#### [The request]
Keep to the lines between the one holding "bake_transform(piece)" and the one holding "floor_mesh.materials.append(paper.dress(Base_Color=paper_tone))", inclusive, and write them out exactly.

═══ Source material ═══

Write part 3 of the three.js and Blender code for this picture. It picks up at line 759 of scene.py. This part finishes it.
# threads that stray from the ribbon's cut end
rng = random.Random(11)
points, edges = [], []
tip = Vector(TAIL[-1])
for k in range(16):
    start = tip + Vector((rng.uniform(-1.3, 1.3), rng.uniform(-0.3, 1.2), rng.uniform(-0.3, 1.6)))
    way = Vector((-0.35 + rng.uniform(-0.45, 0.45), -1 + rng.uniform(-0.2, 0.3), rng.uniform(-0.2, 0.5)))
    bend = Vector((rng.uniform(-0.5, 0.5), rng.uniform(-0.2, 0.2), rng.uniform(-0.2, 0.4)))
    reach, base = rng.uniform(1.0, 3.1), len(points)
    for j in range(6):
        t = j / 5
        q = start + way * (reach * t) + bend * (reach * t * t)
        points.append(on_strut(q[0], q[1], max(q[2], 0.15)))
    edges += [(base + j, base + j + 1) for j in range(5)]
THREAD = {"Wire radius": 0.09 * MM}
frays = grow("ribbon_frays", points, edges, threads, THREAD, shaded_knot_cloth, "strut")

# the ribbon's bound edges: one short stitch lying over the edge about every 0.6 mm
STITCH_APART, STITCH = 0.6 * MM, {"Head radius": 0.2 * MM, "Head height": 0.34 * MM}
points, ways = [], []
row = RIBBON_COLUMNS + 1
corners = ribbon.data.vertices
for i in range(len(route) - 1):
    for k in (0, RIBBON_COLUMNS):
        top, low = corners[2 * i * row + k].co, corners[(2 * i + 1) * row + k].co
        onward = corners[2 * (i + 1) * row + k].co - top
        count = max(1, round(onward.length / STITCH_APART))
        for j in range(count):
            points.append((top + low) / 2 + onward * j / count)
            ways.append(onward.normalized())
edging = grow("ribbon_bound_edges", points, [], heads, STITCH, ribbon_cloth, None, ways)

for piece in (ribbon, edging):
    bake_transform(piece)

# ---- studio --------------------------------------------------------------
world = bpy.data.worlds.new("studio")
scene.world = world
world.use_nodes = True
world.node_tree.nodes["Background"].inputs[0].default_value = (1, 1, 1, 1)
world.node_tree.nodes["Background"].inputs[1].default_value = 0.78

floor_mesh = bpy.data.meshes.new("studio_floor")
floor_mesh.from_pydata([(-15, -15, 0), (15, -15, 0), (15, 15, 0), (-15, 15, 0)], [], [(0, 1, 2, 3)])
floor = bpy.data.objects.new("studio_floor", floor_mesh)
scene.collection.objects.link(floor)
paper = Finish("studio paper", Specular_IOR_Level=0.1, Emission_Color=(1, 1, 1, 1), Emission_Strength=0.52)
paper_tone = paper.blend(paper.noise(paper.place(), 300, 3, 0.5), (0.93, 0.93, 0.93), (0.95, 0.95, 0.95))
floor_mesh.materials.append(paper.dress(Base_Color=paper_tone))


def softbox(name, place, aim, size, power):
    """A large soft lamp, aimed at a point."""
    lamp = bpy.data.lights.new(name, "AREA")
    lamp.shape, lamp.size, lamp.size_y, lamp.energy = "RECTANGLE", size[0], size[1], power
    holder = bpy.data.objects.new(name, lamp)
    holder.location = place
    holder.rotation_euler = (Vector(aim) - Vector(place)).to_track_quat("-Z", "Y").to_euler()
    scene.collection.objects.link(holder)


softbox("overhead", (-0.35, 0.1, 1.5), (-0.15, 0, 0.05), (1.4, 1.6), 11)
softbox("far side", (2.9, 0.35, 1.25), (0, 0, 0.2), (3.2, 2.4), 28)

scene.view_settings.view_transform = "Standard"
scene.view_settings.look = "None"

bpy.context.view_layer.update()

═══

#### [Completed task]
    bake_transform(piece)

# ---- studio --------------------------------------------------------------
world = bpy.data.worlds.new("studio")
scene.world = world
world.use_nodes = True
world.node_tree.nodes["Background"].inputs[0].default_value = (1, 1, 1, 1)
world.node_tree.nodes["Background"].inputs[1].default_value = 0.78

floor_mesh = bpy.data.meshes.new("studio_floor")
floor_mesh.from_pydata([(-15, -15, 0), (15, -15, 0), (15, 15, 0), (-15, 15, 0)], [], [(0, 1, 2, 3)])
floor = bpy.data.objects.new("studio_floor", floor_mesh)
scene.collection.objects.link(floor)
paper = Finish("studio paper", Specular_IOR_Level=0.1, Emission_Color=(1, 1, 1, 1), Emission_Strength=0.52)
paper_tone = paper.blend(paper.noise(paper.place(), 300, 3, 0.5), (0.93, 0.93, 0.93), (0.95, 0.95, 0.95))
floor_mesh.materials.append(paper.dress(Base_Color=paper_tone))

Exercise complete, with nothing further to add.